Exercise task
Only the lines from the start up to and including the line containing "GIRDLE_LEAN = 0.00015" should be repeated, word for word.
--- Start of Dataset extract ---
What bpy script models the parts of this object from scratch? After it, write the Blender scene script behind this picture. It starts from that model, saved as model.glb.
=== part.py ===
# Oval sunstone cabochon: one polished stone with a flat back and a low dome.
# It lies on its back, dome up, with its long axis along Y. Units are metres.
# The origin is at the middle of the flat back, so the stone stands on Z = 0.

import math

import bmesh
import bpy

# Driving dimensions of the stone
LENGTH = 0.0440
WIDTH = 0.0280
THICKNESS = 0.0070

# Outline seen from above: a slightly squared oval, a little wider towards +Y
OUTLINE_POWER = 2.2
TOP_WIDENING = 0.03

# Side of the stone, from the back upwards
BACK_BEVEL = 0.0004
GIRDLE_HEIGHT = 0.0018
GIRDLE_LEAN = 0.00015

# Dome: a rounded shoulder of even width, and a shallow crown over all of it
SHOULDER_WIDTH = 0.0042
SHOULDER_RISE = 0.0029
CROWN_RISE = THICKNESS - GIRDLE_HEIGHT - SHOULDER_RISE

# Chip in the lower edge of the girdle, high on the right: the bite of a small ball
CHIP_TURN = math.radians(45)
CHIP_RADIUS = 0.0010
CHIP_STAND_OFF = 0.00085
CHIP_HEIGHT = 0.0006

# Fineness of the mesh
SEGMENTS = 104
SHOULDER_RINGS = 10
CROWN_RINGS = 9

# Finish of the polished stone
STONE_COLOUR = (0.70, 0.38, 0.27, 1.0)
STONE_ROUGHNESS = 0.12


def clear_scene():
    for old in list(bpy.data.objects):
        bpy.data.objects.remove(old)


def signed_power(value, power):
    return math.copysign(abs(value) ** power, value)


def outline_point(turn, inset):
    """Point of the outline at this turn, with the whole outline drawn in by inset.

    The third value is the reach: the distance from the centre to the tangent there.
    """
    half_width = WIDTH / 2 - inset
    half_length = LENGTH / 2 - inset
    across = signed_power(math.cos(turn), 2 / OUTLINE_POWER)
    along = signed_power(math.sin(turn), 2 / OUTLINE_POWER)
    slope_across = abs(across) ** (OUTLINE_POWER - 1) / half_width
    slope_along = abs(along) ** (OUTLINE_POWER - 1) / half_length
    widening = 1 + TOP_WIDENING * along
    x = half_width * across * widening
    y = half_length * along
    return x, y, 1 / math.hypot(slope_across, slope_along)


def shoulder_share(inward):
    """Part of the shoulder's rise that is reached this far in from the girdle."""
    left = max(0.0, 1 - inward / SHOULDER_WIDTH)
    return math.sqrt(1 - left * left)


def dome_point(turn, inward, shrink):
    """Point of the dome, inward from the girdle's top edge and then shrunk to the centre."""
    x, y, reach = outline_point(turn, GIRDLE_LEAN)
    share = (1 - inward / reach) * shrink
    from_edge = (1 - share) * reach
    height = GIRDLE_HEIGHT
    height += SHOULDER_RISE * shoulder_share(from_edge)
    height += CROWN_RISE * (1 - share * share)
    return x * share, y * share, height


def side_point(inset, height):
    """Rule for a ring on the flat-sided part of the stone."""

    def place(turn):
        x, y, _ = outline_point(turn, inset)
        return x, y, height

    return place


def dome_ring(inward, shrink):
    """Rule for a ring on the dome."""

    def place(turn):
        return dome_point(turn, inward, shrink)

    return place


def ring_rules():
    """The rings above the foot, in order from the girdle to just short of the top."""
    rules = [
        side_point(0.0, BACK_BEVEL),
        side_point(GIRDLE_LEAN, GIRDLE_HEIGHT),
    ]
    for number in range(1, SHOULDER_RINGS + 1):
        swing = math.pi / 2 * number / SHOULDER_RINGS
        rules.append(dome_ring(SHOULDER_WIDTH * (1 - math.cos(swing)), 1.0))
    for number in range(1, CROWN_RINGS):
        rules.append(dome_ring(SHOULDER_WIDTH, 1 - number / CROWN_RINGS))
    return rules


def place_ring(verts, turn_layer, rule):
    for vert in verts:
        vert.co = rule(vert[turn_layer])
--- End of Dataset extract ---
Reply to the task
What bpy script models the parts of this object from scratch? After it, write the Blender scene script behind this picture. It starts from that model, saved as model.glb.
=== part.py ===
# Oval sunstone cabochon: one polished stone with a flat back and a low dome.
# It lies on its back, dome up, with its long axis along Y. Units are metres.
# The origin is at the middle of the flat back, so the stone stands on Z = 0.

import math

import bmesh
import bpy

# Driving dimensions of the stone
LENGTH = 0.0440
WIDTH = 0.0280
THICKNESS = 0.0070

# Outline seen from above: a slightly squared oval, a little wider towards +Y
OUTLINE_POWER = 2.2
TOP_WIDENING = 0.03

# Side of the stone, from the back upwards
BACK_BEVEL = 0.0004
GIRDLE_HEIGHT = 0.0018
GIRDLE_LEAN = 0.00015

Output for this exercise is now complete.